=== Direction ===
The data below holds the lines to copy: everything from the line containing "const UPRIGHT = new THREE.Vector3(0, 0, 1);" to the line containing "for node in", both ends included, set down exactly.

=== Data entries ===
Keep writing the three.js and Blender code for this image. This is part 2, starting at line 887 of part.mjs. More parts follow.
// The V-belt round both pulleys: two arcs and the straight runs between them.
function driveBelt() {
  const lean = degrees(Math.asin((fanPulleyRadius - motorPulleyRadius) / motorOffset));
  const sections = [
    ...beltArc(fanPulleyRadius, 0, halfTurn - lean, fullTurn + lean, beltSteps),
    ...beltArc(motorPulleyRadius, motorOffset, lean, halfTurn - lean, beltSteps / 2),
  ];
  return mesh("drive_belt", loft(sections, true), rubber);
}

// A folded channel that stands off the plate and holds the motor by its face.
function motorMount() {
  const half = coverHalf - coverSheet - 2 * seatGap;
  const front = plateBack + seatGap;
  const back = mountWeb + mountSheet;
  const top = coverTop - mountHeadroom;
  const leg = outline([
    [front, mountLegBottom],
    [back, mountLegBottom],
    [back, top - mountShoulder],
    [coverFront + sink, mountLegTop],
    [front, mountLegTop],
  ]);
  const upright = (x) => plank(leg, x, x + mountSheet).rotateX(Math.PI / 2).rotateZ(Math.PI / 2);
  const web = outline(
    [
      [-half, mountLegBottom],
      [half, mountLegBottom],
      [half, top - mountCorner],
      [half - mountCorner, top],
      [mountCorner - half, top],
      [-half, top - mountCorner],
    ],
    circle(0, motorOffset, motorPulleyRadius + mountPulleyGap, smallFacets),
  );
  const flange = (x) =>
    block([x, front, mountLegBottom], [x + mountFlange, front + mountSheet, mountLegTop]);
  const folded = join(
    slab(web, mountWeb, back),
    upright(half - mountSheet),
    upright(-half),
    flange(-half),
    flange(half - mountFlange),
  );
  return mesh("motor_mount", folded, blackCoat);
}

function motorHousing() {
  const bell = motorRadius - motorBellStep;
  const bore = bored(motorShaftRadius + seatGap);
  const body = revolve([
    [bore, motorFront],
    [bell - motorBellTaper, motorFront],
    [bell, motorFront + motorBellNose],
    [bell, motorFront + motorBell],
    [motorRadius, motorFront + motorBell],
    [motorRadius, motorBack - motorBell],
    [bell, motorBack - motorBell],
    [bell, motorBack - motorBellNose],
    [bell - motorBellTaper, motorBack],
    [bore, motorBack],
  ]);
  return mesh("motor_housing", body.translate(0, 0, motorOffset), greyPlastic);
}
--
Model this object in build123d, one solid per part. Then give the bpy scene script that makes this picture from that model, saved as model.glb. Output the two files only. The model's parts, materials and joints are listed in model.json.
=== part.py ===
---
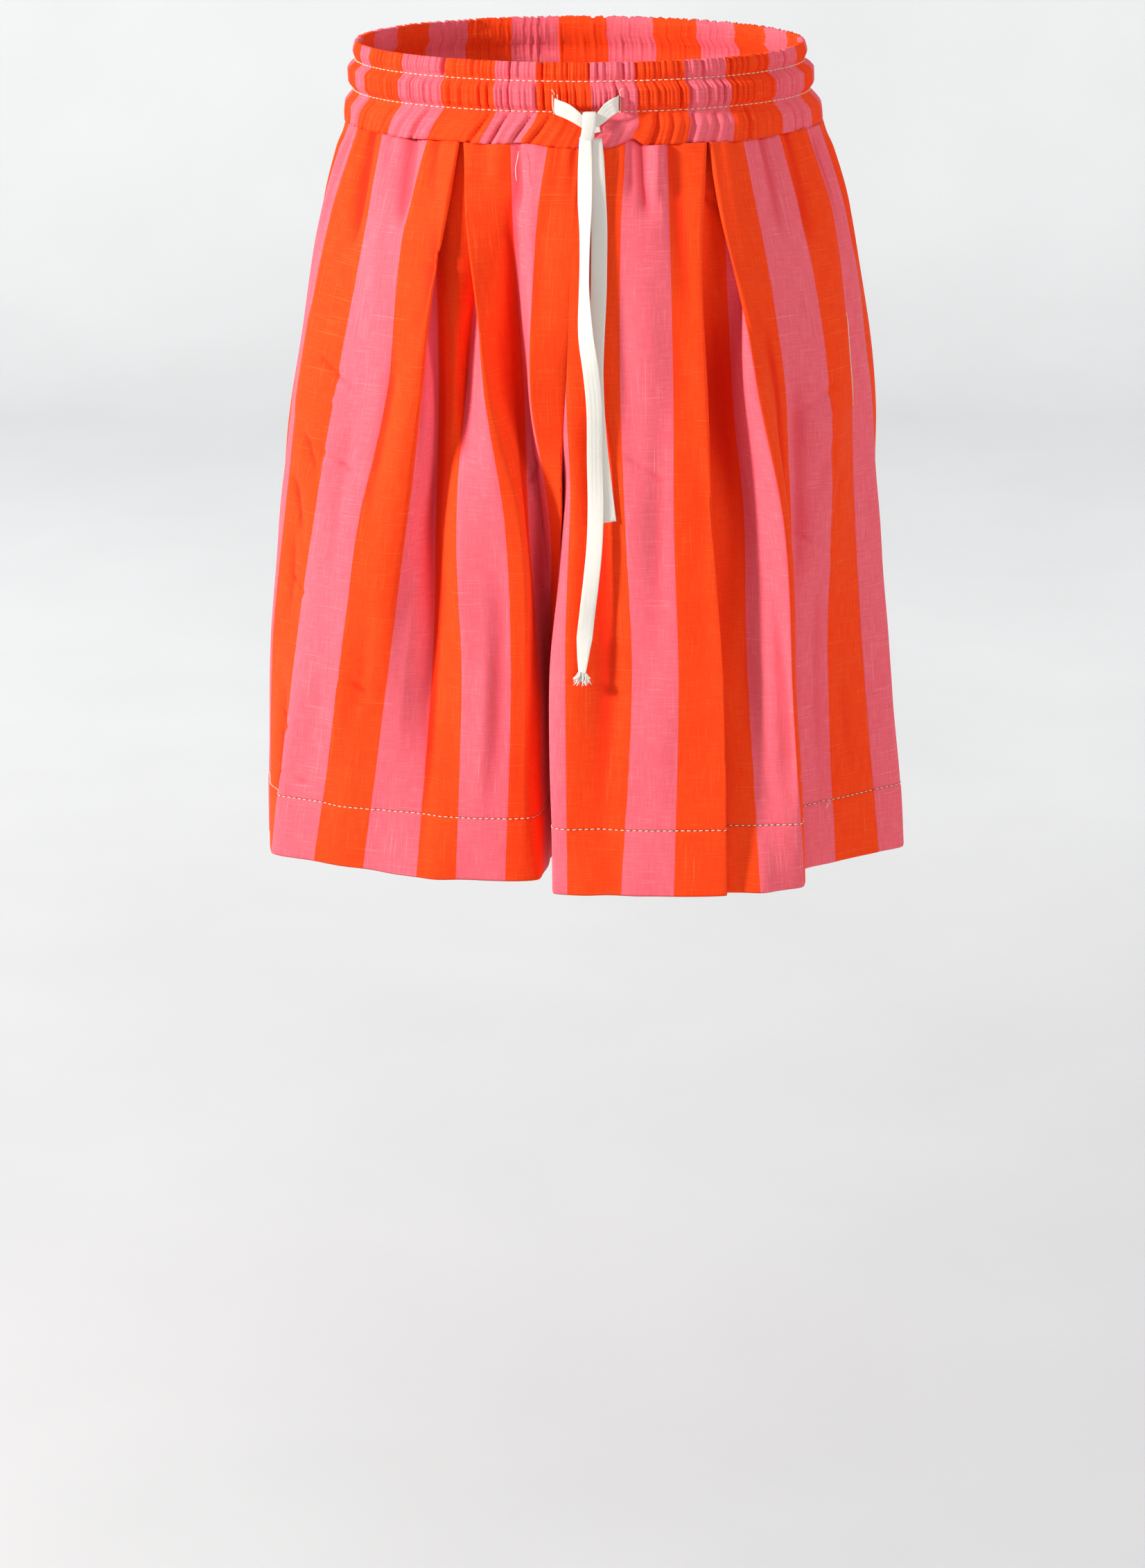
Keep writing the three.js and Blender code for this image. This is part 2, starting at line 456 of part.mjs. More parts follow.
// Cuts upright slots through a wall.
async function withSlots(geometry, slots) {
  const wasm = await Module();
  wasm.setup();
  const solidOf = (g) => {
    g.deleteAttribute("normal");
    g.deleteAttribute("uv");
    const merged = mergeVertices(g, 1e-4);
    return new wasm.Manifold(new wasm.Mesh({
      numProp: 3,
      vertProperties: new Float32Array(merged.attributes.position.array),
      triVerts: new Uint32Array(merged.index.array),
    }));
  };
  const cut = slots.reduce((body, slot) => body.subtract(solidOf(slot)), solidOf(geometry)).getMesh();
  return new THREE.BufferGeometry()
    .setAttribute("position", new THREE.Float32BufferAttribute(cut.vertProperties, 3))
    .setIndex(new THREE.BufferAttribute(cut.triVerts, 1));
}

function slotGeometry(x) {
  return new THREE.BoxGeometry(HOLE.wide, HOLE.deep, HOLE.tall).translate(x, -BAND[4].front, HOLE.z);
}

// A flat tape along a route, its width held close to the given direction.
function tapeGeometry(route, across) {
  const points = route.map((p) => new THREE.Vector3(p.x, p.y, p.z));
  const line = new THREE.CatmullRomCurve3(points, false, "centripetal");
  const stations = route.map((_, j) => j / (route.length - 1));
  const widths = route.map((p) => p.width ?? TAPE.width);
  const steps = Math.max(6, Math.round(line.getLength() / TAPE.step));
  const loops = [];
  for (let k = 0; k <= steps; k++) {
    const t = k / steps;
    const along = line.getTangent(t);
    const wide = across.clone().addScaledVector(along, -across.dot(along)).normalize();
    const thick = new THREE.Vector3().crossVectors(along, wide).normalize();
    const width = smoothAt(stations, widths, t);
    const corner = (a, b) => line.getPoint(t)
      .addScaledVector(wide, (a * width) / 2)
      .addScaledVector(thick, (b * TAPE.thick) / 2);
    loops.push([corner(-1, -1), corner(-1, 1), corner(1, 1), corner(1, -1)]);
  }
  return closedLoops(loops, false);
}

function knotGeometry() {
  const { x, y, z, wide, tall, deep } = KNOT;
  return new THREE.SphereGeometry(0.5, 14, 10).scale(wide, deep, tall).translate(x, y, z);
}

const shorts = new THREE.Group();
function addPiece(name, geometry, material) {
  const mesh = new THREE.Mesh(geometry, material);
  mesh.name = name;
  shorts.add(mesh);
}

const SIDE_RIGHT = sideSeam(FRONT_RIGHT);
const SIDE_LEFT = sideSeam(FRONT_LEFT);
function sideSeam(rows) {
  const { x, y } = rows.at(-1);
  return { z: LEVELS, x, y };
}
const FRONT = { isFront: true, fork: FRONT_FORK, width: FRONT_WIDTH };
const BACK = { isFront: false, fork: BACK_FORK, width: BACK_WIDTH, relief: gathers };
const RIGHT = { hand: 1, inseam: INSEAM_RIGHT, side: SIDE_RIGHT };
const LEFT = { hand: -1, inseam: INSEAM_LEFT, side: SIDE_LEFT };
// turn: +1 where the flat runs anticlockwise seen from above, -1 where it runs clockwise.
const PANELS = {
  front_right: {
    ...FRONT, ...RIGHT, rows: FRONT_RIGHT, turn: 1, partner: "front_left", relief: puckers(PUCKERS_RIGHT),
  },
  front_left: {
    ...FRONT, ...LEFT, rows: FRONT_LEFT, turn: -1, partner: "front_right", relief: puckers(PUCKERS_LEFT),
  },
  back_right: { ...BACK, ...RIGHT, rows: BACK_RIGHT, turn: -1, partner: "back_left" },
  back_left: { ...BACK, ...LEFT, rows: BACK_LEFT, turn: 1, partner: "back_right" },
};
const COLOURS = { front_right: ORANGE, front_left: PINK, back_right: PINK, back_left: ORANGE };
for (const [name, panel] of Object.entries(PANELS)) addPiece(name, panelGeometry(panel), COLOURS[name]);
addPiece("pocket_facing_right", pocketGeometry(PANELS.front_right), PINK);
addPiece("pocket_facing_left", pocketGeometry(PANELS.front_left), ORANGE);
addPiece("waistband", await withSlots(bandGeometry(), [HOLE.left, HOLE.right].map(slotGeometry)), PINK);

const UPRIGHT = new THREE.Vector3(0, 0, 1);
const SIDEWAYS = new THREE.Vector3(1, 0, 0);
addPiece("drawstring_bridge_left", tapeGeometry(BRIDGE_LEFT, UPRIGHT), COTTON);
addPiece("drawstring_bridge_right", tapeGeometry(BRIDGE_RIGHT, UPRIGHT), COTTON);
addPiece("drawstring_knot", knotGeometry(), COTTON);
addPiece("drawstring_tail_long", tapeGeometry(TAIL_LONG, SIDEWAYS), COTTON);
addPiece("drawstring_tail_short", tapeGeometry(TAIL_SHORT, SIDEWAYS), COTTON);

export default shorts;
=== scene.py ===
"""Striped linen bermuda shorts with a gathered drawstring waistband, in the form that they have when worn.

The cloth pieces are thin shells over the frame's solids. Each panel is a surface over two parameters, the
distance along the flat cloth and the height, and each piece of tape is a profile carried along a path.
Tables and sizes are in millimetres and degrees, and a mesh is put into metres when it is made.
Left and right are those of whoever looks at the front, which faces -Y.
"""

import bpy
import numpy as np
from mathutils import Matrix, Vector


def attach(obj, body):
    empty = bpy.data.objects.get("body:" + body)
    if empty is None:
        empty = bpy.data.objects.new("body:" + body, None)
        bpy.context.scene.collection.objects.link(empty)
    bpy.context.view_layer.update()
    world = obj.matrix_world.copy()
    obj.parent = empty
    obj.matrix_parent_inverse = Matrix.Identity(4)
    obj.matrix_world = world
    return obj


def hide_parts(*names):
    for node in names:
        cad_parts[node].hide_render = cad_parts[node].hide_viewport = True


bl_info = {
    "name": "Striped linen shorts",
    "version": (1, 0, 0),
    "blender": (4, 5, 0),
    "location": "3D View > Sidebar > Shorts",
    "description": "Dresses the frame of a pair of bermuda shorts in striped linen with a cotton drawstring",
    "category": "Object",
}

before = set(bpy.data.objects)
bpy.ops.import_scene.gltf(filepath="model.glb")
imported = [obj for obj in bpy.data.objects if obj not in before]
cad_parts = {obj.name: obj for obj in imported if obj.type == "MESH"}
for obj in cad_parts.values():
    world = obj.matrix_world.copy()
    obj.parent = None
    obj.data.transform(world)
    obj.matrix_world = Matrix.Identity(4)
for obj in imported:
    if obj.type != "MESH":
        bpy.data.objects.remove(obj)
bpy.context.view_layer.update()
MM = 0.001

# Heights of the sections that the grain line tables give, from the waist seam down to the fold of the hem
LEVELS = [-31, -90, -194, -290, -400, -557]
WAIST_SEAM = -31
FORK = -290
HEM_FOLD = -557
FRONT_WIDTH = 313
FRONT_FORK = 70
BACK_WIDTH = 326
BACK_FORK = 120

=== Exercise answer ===
const UPRIGHT = new THREE.Vector3(0, 0, 1);
const SIDEWAYS = new THREE.Vector3(1, 0, 0);
addPiece("drawstring_bridge_left", tapeGeometry(BRIDGE_LEFT, UPRIGHT), COTTON);
addPiece("drawstring_bridge_right", tapeGeometry(BRIDGE_RIGHT, UPRIGHT), COTTON);
addPiece("drawstring_knot", knotGeometry(), COTTON);
addPiece("drawstring_tail_long", tapeGeometry(TAIL_LONG, SIDEWAYS), COTTON);
addPiece("drawstring_tail_short", tapeGeometry(TAIL_SHORT, SIDEWAYS), COTTON);

export default shorts;
=== scene.py ===
"""Striped linen bermuda shorts with a gathered drawstring waistband, in the form that they have when worn.

The cloth pieces are thin shells over the frame's solids. Each panel is a surface over two parameters, the
distance along the flat cloth and the height, and each piece of tape is a profile carried along a path.
Tables and sizes are in millimetres and degrees, and a mesh is put into metres when it is made.
Left and right are those of whoever looks at the front, which faces -Y.
"""

import bpy
import numpy as np
from mathutils import Matrix, Vector


def attach(obj, body):
    empty = bpy.data.objects.get("body:" + body)
    if empty is None:
        empty = bpy.data.objects.new("body:" + body, None)
        bpy.context.scene.collection.objects.link(empty)
    bpy.context.view_layer.update()
    world = obj.matrix_world.copy()
    obj.parent = empty
    obj.matrix_parent_inverse = Matrix.Identity(4)
    obj.matrix_world = world
    return obj


def hide_parts(*names):
    for node in names:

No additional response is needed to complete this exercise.